- RECORDED DATA -
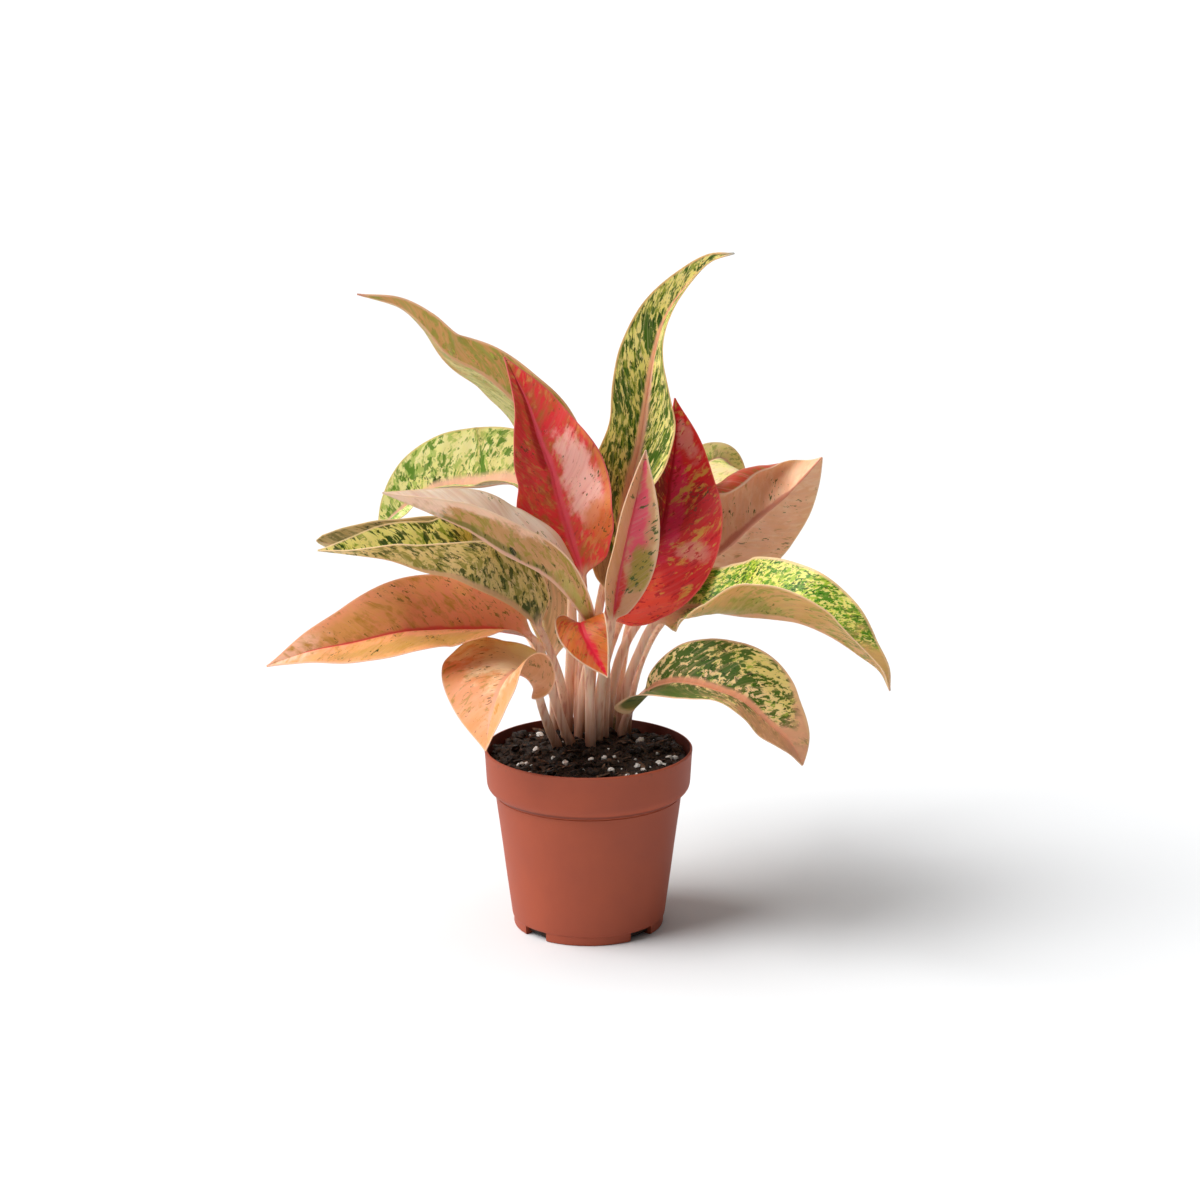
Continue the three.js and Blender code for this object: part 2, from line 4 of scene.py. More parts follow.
import bpy
import numpy as np
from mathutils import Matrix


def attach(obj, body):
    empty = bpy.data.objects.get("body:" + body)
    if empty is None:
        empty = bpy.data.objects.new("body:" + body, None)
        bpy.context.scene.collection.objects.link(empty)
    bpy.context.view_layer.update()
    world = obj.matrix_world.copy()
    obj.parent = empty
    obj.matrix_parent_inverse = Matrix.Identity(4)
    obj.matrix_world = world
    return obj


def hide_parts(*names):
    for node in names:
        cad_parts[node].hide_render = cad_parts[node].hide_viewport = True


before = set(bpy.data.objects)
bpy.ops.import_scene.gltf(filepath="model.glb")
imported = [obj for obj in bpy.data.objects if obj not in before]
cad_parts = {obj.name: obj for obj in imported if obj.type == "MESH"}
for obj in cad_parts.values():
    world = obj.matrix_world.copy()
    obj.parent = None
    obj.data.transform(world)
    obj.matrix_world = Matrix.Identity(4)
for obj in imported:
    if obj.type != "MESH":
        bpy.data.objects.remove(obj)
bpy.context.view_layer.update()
random.seed(11)

# Pot
# A 108 mm nursery pot, injection moulded in one piece from terracotta-coloured polypropylene.
# Its collar and rim are rolled out over the tapered cup, and it stands on a flat base that four
# diagonal channels and eight drain holes keep open to the air.
pot_wall = 0.0013
pot_sides = 144
foot_radius = 0.0392
channel_width = 0.015
channel_start = 0.012
channel_height = 0.0048
drain_radius = 0.0035
drain_places = (0.019, 0.030)
diagonals = (45, 135, 225, 315)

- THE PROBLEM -
From the first line above through the line that contains "obj.matrix_world = world", quote each line exactly. Output nothing more.

- ANSWER FOR THIS EXERCISE -
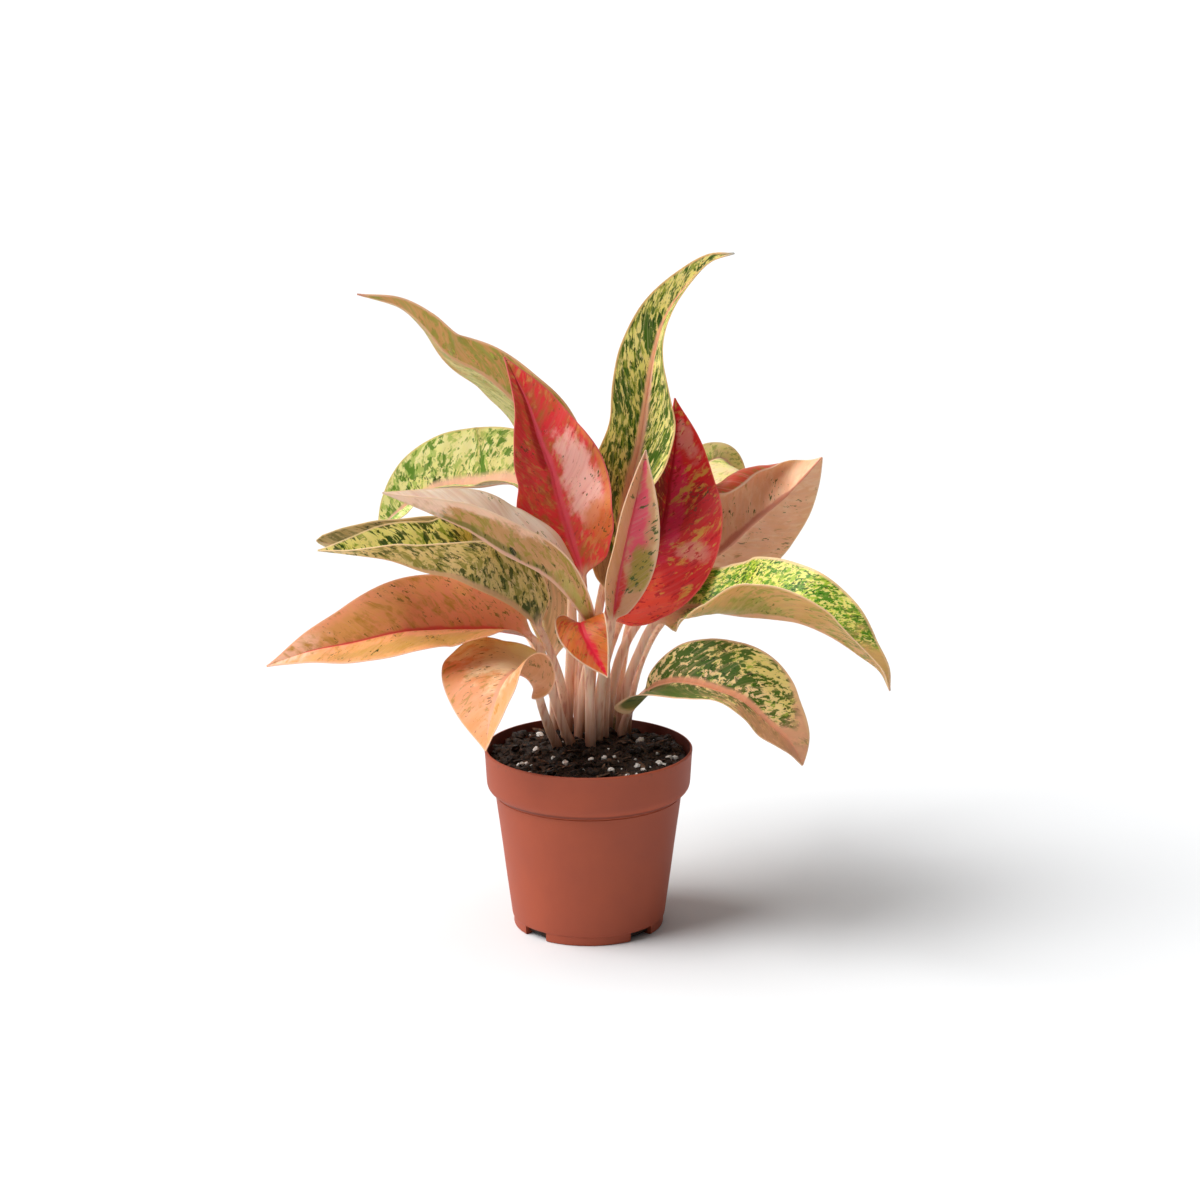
Continue the three.js and Blender code for this object: part 2, from line 4 of scene.py. More parts follow.
import bpy
import numpy as np
from mathutils import Matrix


def attach(obj, body):
    empty = bpy.data.objects.get("body:" + body)
    if empty is None:
        empty = bpy.data.objects.new("body:" + body, None)
        bpy.context.scene.collection.objects.link(empty)
    bpy.context.view_layer.update()
    world = obj.matrix_world.copy()
    obj.parent = empty
    obj.matrix_parent_inverse = Matrix.Identity(4)
    obj.matrix_world = world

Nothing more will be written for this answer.